## [What to work on]
Extract exactly the run of lines starting at the line that holds "The three.js and Blender code for this object" and ending at the line that holds "NET_HEIGHT, NET_BREADTH, NET_SIZE, NET_PATCH", both included.

## [Input]

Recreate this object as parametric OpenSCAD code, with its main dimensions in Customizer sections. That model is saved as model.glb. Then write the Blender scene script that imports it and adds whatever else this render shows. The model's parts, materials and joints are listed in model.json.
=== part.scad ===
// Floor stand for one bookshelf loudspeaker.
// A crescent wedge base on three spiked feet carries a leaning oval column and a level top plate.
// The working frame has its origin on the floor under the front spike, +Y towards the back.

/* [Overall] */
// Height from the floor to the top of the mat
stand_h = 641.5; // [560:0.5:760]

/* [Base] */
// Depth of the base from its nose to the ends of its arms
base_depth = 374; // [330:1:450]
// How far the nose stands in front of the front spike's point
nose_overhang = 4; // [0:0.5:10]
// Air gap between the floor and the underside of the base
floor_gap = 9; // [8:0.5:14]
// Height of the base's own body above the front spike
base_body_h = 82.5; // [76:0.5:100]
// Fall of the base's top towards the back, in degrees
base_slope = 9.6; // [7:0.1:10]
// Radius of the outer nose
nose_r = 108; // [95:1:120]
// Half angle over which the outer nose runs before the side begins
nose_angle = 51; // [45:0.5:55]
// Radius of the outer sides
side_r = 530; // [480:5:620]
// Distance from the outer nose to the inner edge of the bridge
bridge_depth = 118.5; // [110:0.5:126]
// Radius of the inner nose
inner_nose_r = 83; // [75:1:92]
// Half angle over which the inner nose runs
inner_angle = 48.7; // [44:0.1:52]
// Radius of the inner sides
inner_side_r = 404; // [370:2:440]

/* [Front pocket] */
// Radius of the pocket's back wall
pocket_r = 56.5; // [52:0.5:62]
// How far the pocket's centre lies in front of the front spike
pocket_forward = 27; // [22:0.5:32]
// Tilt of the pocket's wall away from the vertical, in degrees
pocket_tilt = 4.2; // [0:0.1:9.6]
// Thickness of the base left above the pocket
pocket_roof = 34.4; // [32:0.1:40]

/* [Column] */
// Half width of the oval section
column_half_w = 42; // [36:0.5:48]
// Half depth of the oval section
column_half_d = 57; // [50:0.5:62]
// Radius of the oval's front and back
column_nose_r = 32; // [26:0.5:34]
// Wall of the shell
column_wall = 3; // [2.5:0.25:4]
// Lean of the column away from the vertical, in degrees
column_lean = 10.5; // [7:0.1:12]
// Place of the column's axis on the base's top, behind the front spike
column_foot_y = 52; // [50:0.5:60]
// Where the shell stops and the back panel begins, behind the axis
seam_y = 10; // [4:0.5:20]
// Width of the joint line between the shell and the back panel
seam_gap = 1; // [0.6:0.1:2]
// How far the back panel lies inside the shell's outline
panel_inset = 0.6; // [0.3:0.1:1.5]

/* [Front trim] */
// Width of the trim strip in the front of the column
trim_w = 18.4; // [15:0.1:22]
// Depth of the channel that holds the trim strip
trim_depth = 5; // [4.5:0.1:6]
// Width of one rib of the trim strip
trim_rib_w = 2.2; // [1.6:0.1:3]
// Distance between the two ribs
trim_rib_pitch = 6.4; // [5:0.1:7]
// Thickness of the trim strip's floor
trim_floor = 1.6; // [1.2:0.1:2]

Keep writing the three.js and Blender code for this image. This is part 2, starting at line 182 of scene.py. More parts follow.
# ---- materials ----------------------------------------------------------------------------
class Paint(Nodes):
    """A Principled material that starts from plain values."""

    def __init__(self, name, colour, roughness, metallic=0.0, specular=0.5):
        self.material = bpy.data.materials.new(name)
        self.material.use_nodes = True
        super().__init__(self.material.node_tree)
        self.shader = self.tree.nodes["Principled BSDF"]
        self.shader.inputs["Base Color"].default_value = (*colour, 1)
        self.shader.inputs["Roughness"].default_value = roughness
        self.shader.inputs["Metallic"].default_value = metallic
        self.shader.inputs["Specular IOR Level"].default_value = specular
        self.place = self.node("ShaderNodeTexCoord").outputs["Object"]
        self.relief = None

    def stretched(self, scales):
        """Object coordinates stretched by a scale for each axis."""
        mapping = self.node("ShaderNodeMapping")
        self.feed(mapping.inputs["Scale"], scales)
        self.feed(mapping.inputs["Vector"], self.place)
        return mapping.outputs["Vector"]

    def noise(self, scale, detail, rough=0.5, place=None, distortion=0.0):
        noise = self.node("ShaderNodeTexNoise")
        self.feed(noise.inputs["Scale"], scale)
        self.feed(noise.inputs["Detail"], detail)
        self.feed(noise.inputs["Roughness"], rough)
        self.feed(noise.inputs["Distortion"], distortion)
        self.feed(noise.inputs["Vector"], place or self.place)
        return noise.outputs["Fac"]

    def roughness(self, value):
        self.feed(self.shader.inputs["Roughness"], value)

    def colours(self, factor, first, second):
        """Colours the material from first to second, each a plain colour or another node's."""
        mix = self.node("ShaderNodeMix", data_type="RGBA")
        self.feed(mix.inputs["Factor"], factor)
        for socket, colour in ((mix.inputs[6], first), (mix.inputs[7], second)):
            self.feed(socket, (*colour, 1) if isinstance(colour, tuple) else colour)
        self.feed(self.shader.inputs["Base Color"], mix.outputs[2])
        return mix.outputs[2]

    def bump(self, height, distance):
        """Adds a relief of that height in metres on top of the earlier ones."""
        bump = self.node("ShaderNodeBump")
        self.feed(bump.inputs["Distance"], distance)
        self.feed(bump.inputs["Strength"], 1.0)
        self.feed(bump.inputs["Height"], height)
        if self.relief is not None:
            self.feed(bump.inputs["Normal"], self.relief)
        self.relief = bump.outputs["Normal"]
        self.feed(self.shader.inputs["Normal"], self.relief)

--

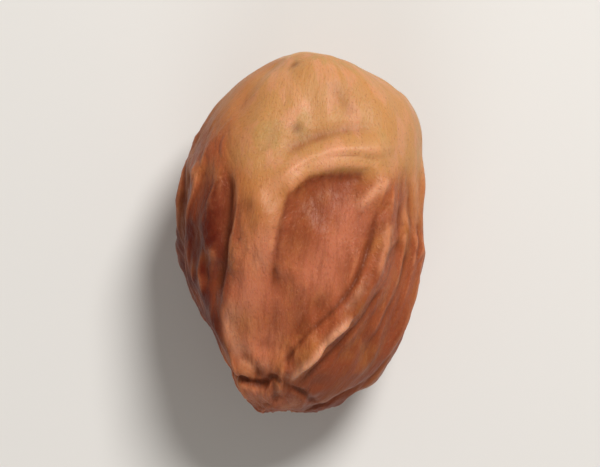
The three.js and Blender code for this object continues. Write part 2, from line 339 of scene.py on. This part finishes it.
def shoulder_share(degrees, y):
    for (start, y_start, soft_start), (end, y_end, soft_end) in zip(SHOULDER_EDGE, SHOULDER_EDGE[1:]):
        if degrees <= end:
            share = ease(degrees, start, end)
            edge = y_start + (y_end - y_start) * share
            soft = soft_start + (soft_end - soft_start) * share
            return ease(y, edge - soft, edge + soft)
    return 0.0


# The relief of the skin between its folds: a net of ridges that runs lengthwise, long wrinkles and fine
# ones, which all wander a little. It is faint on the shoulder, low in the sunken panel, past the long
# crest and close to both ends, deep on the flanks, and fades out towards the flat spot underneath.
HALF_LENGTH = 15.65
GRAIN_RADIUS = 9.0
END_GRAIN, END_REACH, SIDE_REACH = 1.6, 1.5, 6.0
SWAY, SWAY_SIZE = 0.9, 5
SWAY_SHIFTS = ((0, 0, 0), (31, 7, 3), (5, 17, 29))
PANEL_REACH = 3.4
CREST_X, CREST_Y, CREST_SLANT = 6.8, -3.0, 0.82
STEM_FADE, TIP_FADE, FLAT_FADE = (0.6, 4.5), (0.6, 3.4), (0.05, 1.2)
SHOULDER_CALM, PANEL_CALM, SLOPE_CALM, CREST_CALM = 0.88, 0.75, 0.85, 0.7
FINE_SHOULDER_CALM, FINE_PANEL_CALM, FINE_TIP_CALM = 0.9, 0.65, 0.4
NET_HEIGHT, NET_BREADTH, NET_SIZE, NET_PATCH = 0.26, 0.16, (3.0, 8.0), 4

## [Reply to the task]
The three.js and Blender code for this object continues. Write part 2, from line 339 of scene.py on. This part finishes it.
def shoulder_share(degrees, y):
    for (start, y_start, soft_start), (end, y_end, soft_end) in zip(SHOULDER_EDGE, SHOULDER_EDGE[1:]):
        if degrees <= end:
            share = ease(degrees, start, end)
            edge = y_start + (y_end - y_start) * share
            soft = soft_start + (soft_end - soft_start) * share
            return ease(y, edge - soft, edge + soft)
    return 0.0


# The relief of the skin between its folds: a net of ridges that runs lengthwise, long wrinkles and fine
# ones, which all wander a little. It is faint on the shoulder, low in the sunken panel, past the long
# crest and close to both ends, deep on the flanks, and fades out towards the flat spot underneath.
HALF_LENGTH = 15.65
GRAIN_RADIUS = 9.0
END_GRAIN, END_REACH, SIDE_REACH = 1.6, 1.5, 6.0
SWAY, SWAY_SIZE = 0.9, 5
SWAY_SHIFTS = ((0, 0, 0), (31, 7, 3), (5, 17, 29))
PANEL_REACH = 3.4
CREST_X, CREST_Y, CREST_SLANT = 6.8, -3.0, 0.82
STEM_FADE, TIP_FADE, FLAT_FADE = (0.6, 4.5), (0.6, 3.4), (0.05, 1.2)
SHOULDER_CALM, PANEL_CALM, SLOPE_CALM, CREST_CALM = 0.88, 0.75, 0.85, 0.7
FINE_SHOULDER_CALM, FINE_PANEL_CALM, FINE_TIP_CALM = 0.9, 0.65, 0.4
NET_HEIGHT, NET_BREADTH, NET_SIZE, NET_PATCH = 0.26, 0.16, (3.0, 8.0), 4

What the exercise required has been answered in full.